Just look at Uber, which haemorrhaged almost $US1 billion per year before it finally gave up and sold its China operations to Didi Chuxing, the company that was its main rival in the country. In this case, it failed because its competitor was better, and buying market-share (through heavily discounted rides) turned out to be an unsustainable business model.

But plenty of others have failed through foolish mistakes. US home-improvement mega-franchise Home Depot, seeing no similar stores in China, thought the market was its to corner. What it inexplicably failed to take into account was that there was no DIY home-improvement culture in China: most Chinese live in apartments, work long hours and, due to low labour costs, simply hire a handyman when they need to make improvements.

But it isn’t just new market entrants that lose their way in China. Perhaps one of the best examples of getting into trouble was the Aussie company that made it big before it almost completely fell apart.

Bellamy’s, the Tasmanian family-run business turned billion-dollar company, had a meteoric rise based on surging Chinese demand for safe, reliable, foreign-produced infant formula. Much of this demand came from a “daigou” army – the Chinese shoppers who buy up big in Australian supermarkets and chemists, then post or carry back products to their friends and acquaintances at home.

Daigou is popular in China for the same reason that foreign-produced infant formula is: following a huge scare in 2008 in which a number of infants died after being fed with unsafe formula, Chinese parents lost trust in local brands and local distribution. Being able to purchase Bellamy’s organically produced milk formula from a trusted daigou seller quickly became a winner with Chinese parents.

Bellamy’s grew at 70 per cent annually from 2008-2013, went public in 2014, and saw its share price rise from a little over a dollar at listing to above $16 by late 2015. Soon after, it came seriously unstuck.

Where did it go wrong? It seems the company was over-ambitious and received bad advice. Rightly concerned that too much of its product was making it to China via daigou, a grey-market channel it didn’t control, it negotiated with a number of online platforms in China so that it could sell directly to Chinese customers. It marketed aggressively with these new online partners and sent large shipments to China.

This strategy backfired spectacularly, and in a manner it should have foreseen: Stock soon accumulated in the warehouses of Bellamy’s new partners, who responded by discounting, thereby undercutting the main daigou sales channel. Soon, daigou buyers started picking other more profitable brands; before you knew it the game was up, and $500 million was wiped off Bellamy’s share price. If it better understood the market, it would have avoided this mess.

Spectacular failures can be avoided more often than not through preparation, research and knowing your market

The Social Creative, which seems to have similarly misunderstood its market, budgeted for crowds of 7000 a day at its Qingdao International Beer Festival attraction the Royale Adelaide Club, yet only 700 materialised. If the entrepreneurs, or whoever was advising them, had been to the festival in 2016, they would have known the crowd estimates they were fed were heavily exaggerated.

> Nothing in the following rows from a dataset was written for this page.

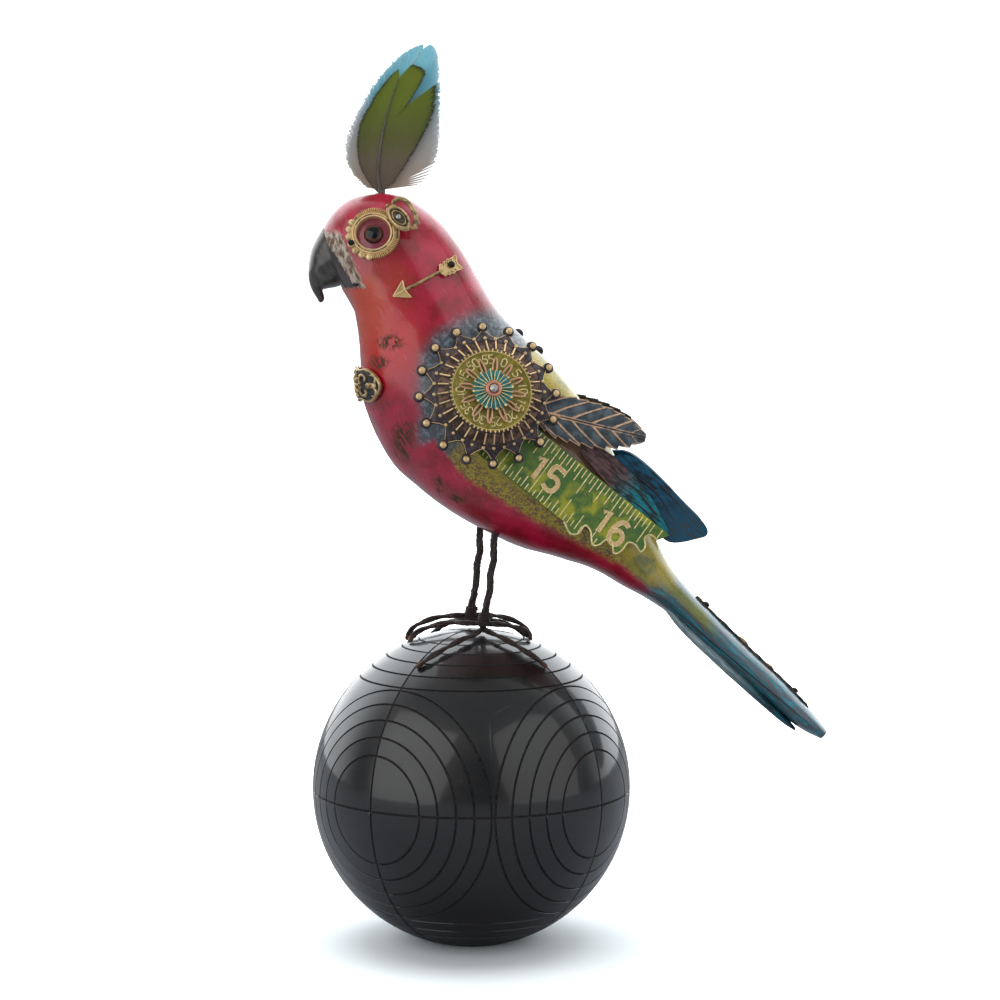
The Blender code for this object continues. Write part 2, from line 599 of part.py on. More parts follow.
def build_rule_and_wing(side):
    place, outward = rule_place(side)
    cut_edge = smooth_path([Vector(point) for point in RULE_CUT], 2)
    outline = [(0.0, 0.0), *[(p.x, p.y) for p in cut_edge], (67.5, RULE_WIDTH), (0.0, RULE_WIDTH)]
    bm = flat_plate(outline, lambda p: place(p, RULE_THICK), outward * RULE_THICK)
    add_piece(side + "_ruler", bm, "green_rule", smooth=False)
    layers = [
        ("wing_short", WING_SHORT, WING_SHORT_DEPTH, WING_SHORT_THICK),
        ("wing_long", WING_LONG, WING_LONG_DEPTH, WING_LONG_THICK),
    ]
    for name, outline, depth, thick in layers:
        bm = flat_plate(outline, lambda p, d=depth + thick: place(p, d), outward * thick)
        add_piece(f"{side}_{name}", bm, "blue_wood", smooth=False)


def build_leaf(side):
    sign = SIDES[side]
    base, tip = Vector(LEAF_BASE), Vector(LEAF_TIP)
    along = (tip - base).normalized()
    across = Vector(RULE_ACROSS)
    across = (across - along * across.dot(along)).normalized()
    outward = along.cross(across)
    outward = outward if outward.y < 0 else -outward
    length = (tip - base).length
    rows = []
    for k, half in enumerate(LEAF_HALF_WIDTHS):
        middle = base + along * (length * k / (len(LEAF_HALF_WIDTHS) - 1))
        row = [middle + across * half * step - outward * 0.8 * step**2 for step in (-1.0, -0.5, 0.0, 0.5, 1.0)]
        rows.append([Vector((p.x, -sign * p.y, p.z)) for p in row])
    vector = Vector((outward.x, -sign * outward.y, outward.z)) * LEAF_THICK
    add_piece(side + "_leaf", sheet(rows, vector), "slate_copper")


def build_tail(body):
    add_piece("tail_under", loft_sections(TAIL_UNDER_SECTIONS, 12), "blue_wood")
    rows, vectors = [], []
    count = len(TAIL_STRIP)
    for k, (x, z) in enumerate(TAIL_STRIP):
        ahead = Vector(TAIL_STRIP[min(k + 1, count - 1)]) - Vector(TAIL_STRIP[max(k - 1, 0)])
        normal = Vector((-ahead.y, 0.0, ahead.x)).normalized()
        base = Vector((x, 0.0, z)) + normal * 0.7
        rows.append([base + Vector((0.0, y, 0.0)) for y in (-TAIL_STRIP_HALF_WIDTH, 0.0, TAIL_STRIP_HALF_WIDTH)])
        vectors.append(normal * TAIL_STRIP_THICK)
    strip = add_piece("tail_strip", sheet(rows, vectors), "aged_brass")
    for name, (x, z) in zip(("tail_nail_front", "tail_nail_rear"), TAIL_NAILS_AT):
        normal = Vector((0.7, 0.0, 0.714))
        frame = frame_along(normal, Vector((x, 0.0, z)) + normal * (0.7 + TAIL_STRIP_THICK + 0.6))
        pin(name, frame, 1.2, 0.5, 6.0, [body, strip], "black_nail")


def on_ball(x, y, lift):
    """The point at a height above the ball's surface over a place seen from above."""
    rise = sqrt(BALL_RADIUS**2 - BALL_FOOT_RADIUS**2)
    centre = Vector((0.0, 0.0, rise))
    out = Vector((x, y, sqrt(max(BALL_RADIUS**2 - x * x - y * y, 0.0))))
    return centre + out.normalized() * (BALL_RADIUS + lift)


def toe_wire(ankle, ends):
    """One strand that runs from a front toe's claw over the ankle to a back toe's claw."""
    halves = []
    for end, arch in ends:
        rest = TOE_WIRE + GAP
        lifts = [(1.0, rest), (0.84, rest + 0.7 * arch), (0.55, rest + arch), (0.22, rest + 0.8 * arch)]
        halves.append([on_ball(*ankle.xy.lerp(Vector(end), t), lift) for t, lift in lifts])
    hub = ankle + Vector((0.0, 0.0, TOE_WIRE + GAP + 1.3))
    return tube(smooth_path(halves[0] + [hub] + halves[1][::-1], 2), TOE_WIRE, 7)


def build_leg(side, ball, body):
    """A leg of twisted wire, bound at the ankle, whose strands spread over the ball as four toes."""
    top, foot = Vector(LEGS[side][0]), Vector(LEGS[side][1])
    down = (foot - top).normalized()
    ankle = on_ball(foot.x, foot.y, 0.0)
    start, end = top - down * LEG_IN_BODY, ankle + down * LEG_IN_BALL
    knee = top.lerp(ankle, 0.5) + Vector((0.5, 0.0, 0.0))
    leg = add_piece(side + "_leg", tube([start, top, knee, ankle, end], LEG_WIRE, 10), "dark_wire")
    for name, tip, piece in (("_hip_hole", start, body), ("_foot_hole", end, ball)):
        away = (knee - tip).normalized()
        depth = (knee - tip).length
        hole = [(0.0, -1.0), (LEG_WIRE + 0.6, -1.0), (LEG_WIRE + 0.6, depth), (0.0, depth)]
        cut(piece, add_cutter(side + name, turned(hole, 10, frame_along(away, tip))))
    for number, ends in enumerate(TOES[side]):
        strand = add_cutter(f"{side}_toe_strand_{number}", toe_wire(ankle, ends))
        cut(leg, strand).operation = "UNION"
    inner, outer, height = LEG_WIRE + GAP, LEG_WIRE + GAP + ANKLE["wall"], ANKLE["height"]
    profile = [(inner, 0.0), (outer, 0.0), (outer + 0.3, height / 2), (outer, height), (inner, height)]
    frame = frame_along(-down, ankle.lerp(knee, ANKLE["share"]))
    add_piece(side + "_ankle_wrap", turned(profile, 14, frame), "dark_wire")


def build_feather(name, outline, vane_y, finish):
    """A thin vane whose quill, at the start and end of its outline, stands in the head's socket."""
    x, quill_foot = CREST_AT[0], CREST_AT[2] - QUILL_DEPTH
    quill = [(x + QUILL_HALF_WIDTH, quill_foot), (x - QUILL_HALF_WIDTH, quill_foot)]
    lean = 0.02

    def place(point):
        height = point[1] - CREST_AT[2]
        return Vector((point[0], vane_y * (1 + lean * max(height, 0.0)), point[1]))

    bm = flat_plate(outline + quill, place, Vector((0.0, VANE_THICK, 0.0)))
    add_piece(name, bm, finish, smooth=False)


def build():
    clear_scene()
    ball = build_ball()
    body, flank = build_body()
    build_beak()
    build_plaque(body, flank)
    build_tail(body)
    for side in SIDES:
        build_eye(side, body, flank)
        build_charm(side, body, flank)
        build_arrow(side, body, flank)
        build_rosette(side, body, flank)
        build_rule_and_wing(side)
        build_leaf(side)
        build_leg(side, ball, body)
    build_feather("crest_feather_pale", PALE_FEATHER, PALE_VANE_Y, "pale_feather")
    build_feather("crest_feather_green", GREEN_FEATHER, GREEN_VANE_Y, "green_feather")


build()
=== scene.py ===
# Crested bird on a grooved ball: the finished looks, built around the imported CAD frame.
# Lengths are millimetres unless a note says otherwise, and a piece becomes metres when it is made.
# +Z is up, the bird looks along -X, and its left side is at -Y.

from math import asin, atan2, cos, pi, radians, sin, sqrt

import bmesh
import bpy
from mathutils import Matrix, Vector, noise
from mathutils.bvhtree import BVHTree
from mathutils.geometry import tessellate_polygon


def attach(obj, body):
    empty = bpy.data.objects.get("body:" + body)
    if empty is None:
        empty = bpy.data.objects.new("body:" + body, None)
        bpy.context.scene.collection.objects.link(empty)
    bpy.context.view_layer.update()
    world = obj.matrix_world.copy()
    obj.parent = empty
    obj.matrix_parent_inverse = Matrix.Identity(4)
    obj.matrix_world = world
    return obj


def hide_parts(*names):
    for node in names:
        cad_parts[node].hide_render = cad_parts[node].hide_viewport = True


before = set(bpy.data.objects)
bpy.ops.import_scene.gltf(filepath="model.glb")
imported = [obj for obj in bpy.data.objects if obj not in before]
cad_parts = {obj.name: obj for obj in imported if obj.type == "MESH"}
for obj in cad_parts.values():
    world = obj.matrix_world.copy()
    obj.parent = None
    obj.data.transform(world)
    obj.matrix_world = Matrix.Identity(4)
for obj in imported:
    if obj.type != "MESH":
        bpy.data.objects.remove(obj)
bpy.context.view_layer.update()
sides = {"left": -1, "right": 1}
metres = 0.001
flip = Matrix.Diagonal((1.0, -1.0, 1.0, 1.0))  # the left side's mirror image
halves = {"left": Matrix(), "right": flip}


class Signal:
    # a socket whose sums and products add Math nodes to its tree
    def __init__(self, maker, socket):
        self.maker = maker
        self.socket = socket

    def math(self, operation, first, second=0.0):
        return self.maker.get("ShaderNodeMath", {"operation": operation}, {0: first, 1: second})

    def __add__(self, other):
        return self.math("ADD", self, other)

    def __sub__(self, other):
        return self.math("SUBTRACT", self, other)

    def __rsub__(self, other):
        return self.math("SUBTRACT", other, self)

    def __mul__(self, other):
        return self.math("MULTIPLY", self, other)

    def __truediv__(self, other):
        return self.math("DIVIDE", self, other)

    def __pow__(self, other):
        return self.math("POWER", self, other)

    __radd__ = __add__
    __rmul__ = __mul__

    def most(self, other):
        return self.math("MAXIMUM", self, other)

    def least(self, other):
        return self.math("MINIMUM", self, other)

    def size(self):
        return self.math("ABSOLUTE", self)

    def rise(self, low, high):  # 0 at low, 1 at high, eased between
        inputs = {"Value": self, "From Min": low, "From Max": high}
        return self.maker.get("ShaderNodeMapRange", {"interpolation_type": "SMOOTHSTEP"}, inputs)


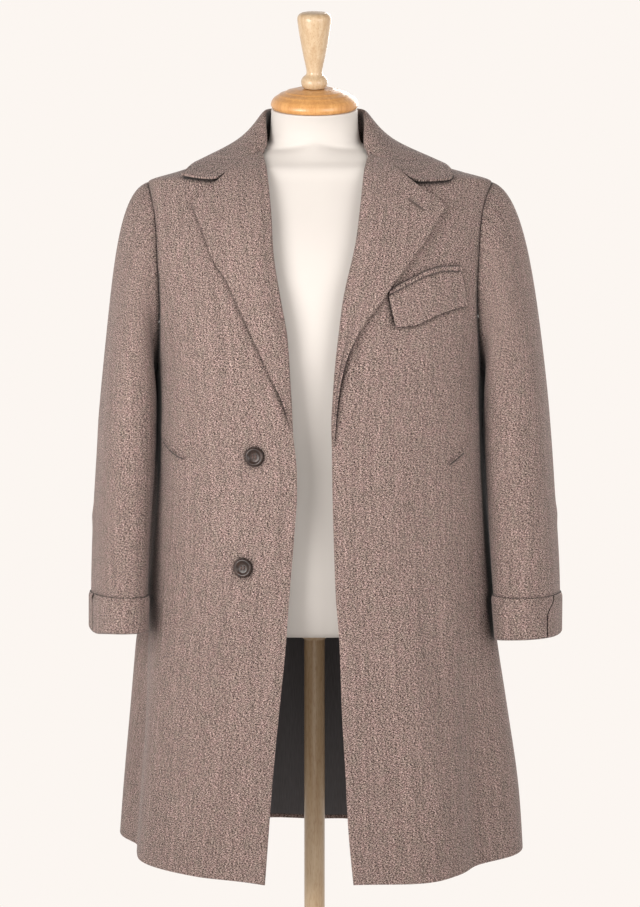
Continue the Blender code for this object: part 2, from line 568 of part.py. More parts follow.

We’ve also heard how The Social Creative was left holding the bag for power costs it was told would be waived. It sounded like a good deal – perhaps too good a deal. People often say that China is all about “guanxi”, the special relationships formed with friends and business partners over many years, and this trust ensures you don’t get ripped off. This is arguably true, but no relationship should prevent putting things in writing; contracts are just as important in China as anywhere else, as is knowing your business partners well.

Any business considering opening in a new market needs to do their due diligence, and this means double-checking information and assumptions.

Things go wrong in businesses all the time, but spectacular failures can be avoided more often than not through preparation, research and knowing your market. Here, China is no different than anywhere. You wouldn’t trust Joe Blow at the local pub on his word with a business proposition, so equally don’t trust Mr Li who you met at the airport.

For all the foreign failures in China, there have also been plenty of successes. The common thread among them is a good business plan, knowing the market, being prepared and having trustworthy partners.

China is a big market with plenty of opportunity for Australian businesses, but assuming Chinese demand will magically appear for any Aussie product we care to flog on their shore is undoubtedly a recipe for disaster.

Luke Giles is the business programs coordinator at the University of Adelaide’s Confucius Institute, and also sits on the committee of the China Business Network of South Australia. He is a fluent Mandarin speaker and spent a number of years in China running a live music bar.